De Opéra Royal de Wallonie herneemt Maria Stuarda in de eenvoudige, maar zinvolle regie van Francesco Esposito, zoals deze in 2008 met Patrizia Ciofi in creatie ging. De cast is volledig nieuw en dirigent Aldo Sisillo treedt voor het eerst aan in Luik.
De Opéra Royal de Wallonie herneemt Maria Stuarda in de eenvoudige, maar zinvolle regie van Francesco Esposito, zoals deze in 2008 met Patrizia Ciofi in creatie ging. De cast is volledig nieuw en dirigent Aldo Sisillo treedt voor het eerst aan in Luik.
Het verhaal is vrij rechtlijnig en makkelijk samen te vatten: koningin Elisabeth overweegt een huwelijk uit politieke motieven met de koning van Frankrijk, maar is eigenlijk verliefd op Graaf Leicester. Die is op zijn beurt verliefd op de gevangen gehouden Maria Stuarda, koningin van Schotland. De graaf kan Elisabetta overtuigen om Maria te ontmoeten. Tijdens die confrontatie komt het tot felle beledigingen tussen beide dames en Elisabetta veroordeelt Maria ter dood. Ze verplicht Leicester de executie bij te wonen. Maria biecht bij Graaf Talbot en neemt afscheid van haar volgelingen. Ze bevestigt een laatste keer haar onschuld en bestijgt dan het schavot.

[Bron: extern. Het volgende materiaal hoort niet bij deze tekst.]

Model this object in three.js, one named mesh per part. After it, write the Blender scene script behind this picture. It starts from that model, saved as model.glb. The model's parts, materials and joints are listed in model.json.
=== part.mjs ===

Weinig beklijvende confrontaties
Het decor is gepast somber: een muur met grote grijze steenblokken aan de ene kant en een grote traliepoort aan de andere geeft de mogelijkheid om soepel van locatie te wisselen, van het paleis van Elisabetta naar de gevangenis van Maria Stuarda. Enkele accessoires volstaan om het decor aan te passen, zoals een weelderig zijden gordijn en een wisselende achterwand. Het koor kan er efficiënt in geplaatst worden en vooral de protagonisten staan telkens centraal. De hele opera draait tenslotte om een aantal cruciale confrontaties tussen hen: tussen Leicester die bij Elisabetta pleit voor Maria terwijl Elisabetta hem van haar liefde probeert te overtuigen, tussen Elisabetta en Maria Stuarda, wat uitdraait op een scheldduet, tussen Maria en haar minnaar Leicester, tussen Maria en haar vertrouweling Talbot. Donizetti slaagt erin elk personage zijn eigen muzikale karakter te geven. De zangers in de ORW slagen erin hun personage correct te typeren, maar niet om zich zodanig in te leven dat we als publiek meegesleept worden in de tragiek. Zelfs het spannende (en historisch fictieve) duet tussen Elisabetta en Maria glijdt wat van ons af. Jammer.
De vocale prestatie van de jonge Belgische sopraan Martine Reyners is zeer verdienstelijk. Al zit de rol nog niet helemaal in haar vel, je voelt dat ze zich verdiept heeft in de figuur van de onrechtmatig beschuldigde en terechtgestelde koningin. Ze heeft de ruime tessituur nodig voor de partij en vooral in het slotbedrijf bereikt ze een tragische grandeur. Het is wel jammer dat ze geregeld een te sterk vibrato op de stem heeft. Elisa Barbero zingt met heldere en vaste stem de onsympathieke rol van Elisabetta. Tenor Pietro Picone had een wat te omfloerste stem voor zijn empathische rol van Roberto Leicester. De vertrouweling Talbot werd zeer mooi ingevuld door de Belgische bas Roger Joakim. Ook het koor verdient een pluim. Vooral in het slotbedrijf, net voor de executie van Maria, zorgde het voor een bangelijke sfeer. Het orkest miste daarentegen alle nuance. Het speelde routineus door, zonder verfijning en zonder rekening te houden met de teneur van treurnis, angst en spanning. Dirigent Aldo Sisillo schoot eenvoudigweg tekort. Zo verlaten we toch met enige ontgoocheling de zaal.